I mean her presence didn't bother me that much before. Maybe it is because I didn't realize that she was around and there was somebody like that existed. I was trying to figure out what bothered me and triggered my concern. Then I recalled something unacceptable happened in high school. I kinda forgot. Perhaps I swallowed it. Anyway, I was hoping that it was an accident subconsciously. And my moral standard was above mean in high school and I could be very strict with people. So when I was asked why we were not close. It took me some time to collect my thoughts and analysize. I realized that it must be my fault to avoid sb.. And after all these are the past. I don't want to look back though. So I am writing this not to note down sb.'s 'shortcoming' but my thoughts about this.
Rebecca taught me to accept the fact that there are a lot of females who are living like this. I think they are extremely aware of people looking at them. They think highly of their own images and have hard time dealing with people's criticism. I mean everybody has some problem with criticism unless you are extremely self-conscious. But they will be more unhappy about that and cannot restrain their anger.
I am trying to state my observation and be more nuetual. But you know, I AM negative about this kind of character. In some cases, their high self awareness comes with dependence. They take it for granted that others should think the same way as they do and thus they should always say good things about them and take care of them.
My mum once said boys are obsessed by this kind, she meant for the dependence part. I didn't agree. I am confused now. Amber told me that boys always said girls were complicated and troublesome because they wanted to think it that way. She got this idea from an annoying male friend who always says things like that. Most important of all, the way he says it make us feel that he looks down upon females. But at the same time he might be attracted to this kind of females.

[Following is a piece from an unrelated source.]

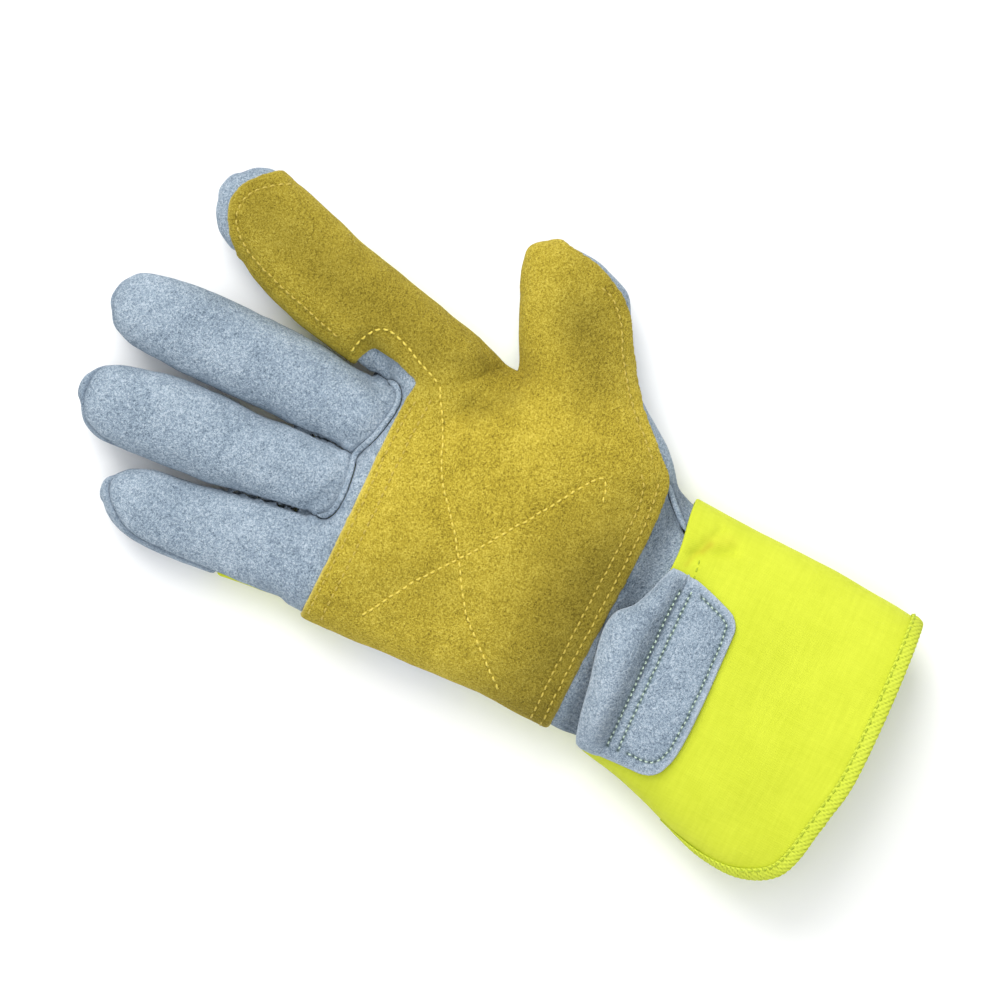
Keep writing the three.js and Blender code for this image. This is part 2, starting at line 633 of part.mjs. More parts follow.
function patchGrid(lift) {
  const { columns, rows, seamY } = WRIST_PATCH;
  return columns.map(({ x, top, bottom, puff }) => Array.from({ length: rows + 1 }, (_, k) => {
    const y = THREE.MathUtils.lerp(bottom, top, k / rows);
    const above = THREE.MathUtils.clamp((y - seamY) / (top - seamY), 0, 1);
    return patchPoint(x, y, lift + puff * Math.sin(Math.PI * above ** 0.85) ** 0.8);
  }));
}

const PATCH_UNDERSIDE = CUFF_SHEET / 2 + LAYER_GAP;
const patch = slab(patchGrid(PATCH_UNDERSIDE), patchGrid(PATCH_UNDERSIDE + WRIST_PATCH.thickness));

// Welts: rods sunk into the leather along a seam, in a groove one gap wider than they are

function heightOver(meshes) {
  const ray = new THREE.Raycaster(new THREE.Vector3(), new THREE.Vector3(0, 0, -1));
  return (x, y) => {
    ray.ray.origin.set(x, y, 200);
    return ray.intersectObjects(meshes, false)[0].point.z;
  };
}

const WELT_SIDES = 6;
const WELT_STEP = 3.6; // distance between a welt's sections

function rod(points, radius) {
  const section = new THREE.Shape(
    Array.from({ length: WELT_SIDES }, (_, k) => (2 * Math.PI * k) / WELT_SIDES)
      .map((angle) => new THREE.Vector2(radius * Math.cos(angle), radius * Math.sin(angle))));
  const curve = new THREE.CatmullRomCurve3(points);
  const steps = Math.round(curve.getLength() / WELT_STEP);
  return toSolid(new THREE.ExtrudeGeometry(section, { steps, extrudePath: curve, bevelEnabled: false }));
}

const heightOfSkin = heightOver([toMesh('skin', skin, GREY_SUEDE)]);
const weltPaths = [FINGER_WELT, THUMB_WELT].map((line) => (
  line.map(([x, y]) => new THREE.Vector3(x, y, heightOfSkin(x, y) - WELT_RADIUS / 3))));
const [fingerWelt, thumbWelt] = weltPaths.map((path) => rod(path, WELT_RADIUS));

// The groove in the leather runs round both ends of the welt
function weltGroove(path) {
  const radius = WELT_RADIUS + LAYER_GAP;
  const ends = [path[0], path.at(-1)].map((p) => (
    toSolid(new THREE.OctahedronGeometry(radius, 1).translate(p.x, p.y, p.z))));
  return rod(path, radius).add(ends[0]).add(ends[1]);
}

const grooves = weltPaths.map(weltGroove).reduce((both, one) => both.add(one));

const leather = { palmLeather, middleFront, ringFront, thumbLeather };
const grooved = Object.fromEntries(
  Object.entries(leather).map(([name, solid]) => [name, largest(solid.subtract(grooves))]));

// The glove

const glove = new THREE.Group();
glove.add(
  toMesh('palm_leather', grooved.palmLeather, GREY_SUEDE),
  toMesh('middle_finger_front', grooved.middleFront, GREY_SUEDE),
  toMesh('ring_finger_front', grooved.ringFront, GREY_SUEDE),
  toMesh('thumb_leather', grooved.thumbLeather, GREY_SUEDE),
  toMesh('back_fabric', backFabric, YELLOW_FABRIC),
  ...fingertips,
  toMesh('double_palm', doublePalm, GOLD_SUEDE),
  toMesh('knuckle_strap', knuckleStrap, GREY_SUEDE),
  toMesh('wrist_patch', patch, GREY_SUEDE),
  toMesh('cuff', cuff, YELLOW_FABRIC),
  toMesh('cuff_binding', binding, YELLOW_TAPE),
  toMesh('finger_welt', fingerWelt, GREY_SUEDE),
  toMesh('thumb_welt', thumbWelt, GREY_SUEDE));

export default glove;
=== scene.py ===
# A right-hand leather work glove, palm up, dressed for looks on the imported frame.
# Lengths are in millimetres until a mesh is made. +X is the thumb's side, +Y the fingertips, +Z up.
# The hand form is a smooth union of six limbs from the solids' tables. Its surface is cut into panels.

import math

import bpy
import numpy as np
import openvdb
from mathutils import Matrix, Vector
from mathutils.bvhtree import BVHTree
from mathutils.kdtree import KDTree


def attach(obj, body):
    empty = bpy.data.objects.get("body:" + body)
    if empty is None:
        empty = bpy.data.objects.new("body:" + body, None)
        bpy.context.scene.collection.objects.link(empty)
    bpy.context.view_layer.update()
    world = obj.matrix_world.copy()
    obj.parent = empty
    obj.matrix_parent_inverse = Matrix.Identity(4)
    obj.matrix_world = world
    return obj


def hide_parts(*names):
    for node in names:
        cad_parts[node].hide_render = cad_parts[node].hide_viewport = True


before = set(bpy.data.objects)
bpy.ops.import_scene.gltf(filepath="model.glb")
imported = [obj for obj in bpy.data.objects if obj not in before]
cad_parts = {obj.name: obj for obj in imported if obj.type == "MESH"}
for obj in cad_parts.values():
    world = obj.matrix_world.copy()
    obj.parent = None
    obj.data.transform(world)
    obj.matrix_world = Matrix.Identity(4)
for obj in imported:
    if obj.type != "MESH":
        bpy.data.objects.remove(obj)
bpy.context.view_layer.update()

# Sizes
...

This is quite sad. I want to say I am not that complicated but then it seems that I am not amusing and pleasing. Now I believe it is not this kind of girls' fault. The society or the stronger group of the society imposed their wish on everybody. They were encouraged to do so when their characters were shaped. For example, when a girl was begging for something, her parents might think it cute and give her sth.. After she is satisfied and she realized that she is cute and will continue this stratege. My mum's little student took appearance and clothes for serious. She wanted people to praised her for her good looking face and say yes to whatever she asked for. I worried whether she would become too concerned about these things and would be lost. Well she turns out to be fine. I believe my mum doesn't care that much about these and more or less she has some impact on this little girl. Anyway this little girl seems more healthy and happier now. Old thoughts wish this world to be led by males. Thus dependent and weak females are welcome. This is not written somewhere but it is hinted and passed down generation by generation. I was told not to be too independent in order to get myself a husband, that I am alaways doubtful of. But when I look at Daniel's case, I have to agree. Nowadays the fairness is emphasized and a lot of people especially males are reluctant to admit that deep down, they are still thinking of a perfect world with men as parents.
Hah, do not freak out if you think I am saying something to the extreme. Being politically correct is not my goal anyway. I assume whoever is reading this is eithr my close friend or sb. I don't know at all. I am expressing my personal opinion generally, mean nothing abouot particular one. Sometimes when women are fighting for their right, men say they are asking for too much. When we cast our doubt about their fairness, they sound like they do have an open mind for this. Hmm, I know it is really hard to measure what is fair and unfair. I am aware of that there is no absolute fairness in this world.(now I sound like an old woman, but inside I feel as if I have been living for centuries sometimes)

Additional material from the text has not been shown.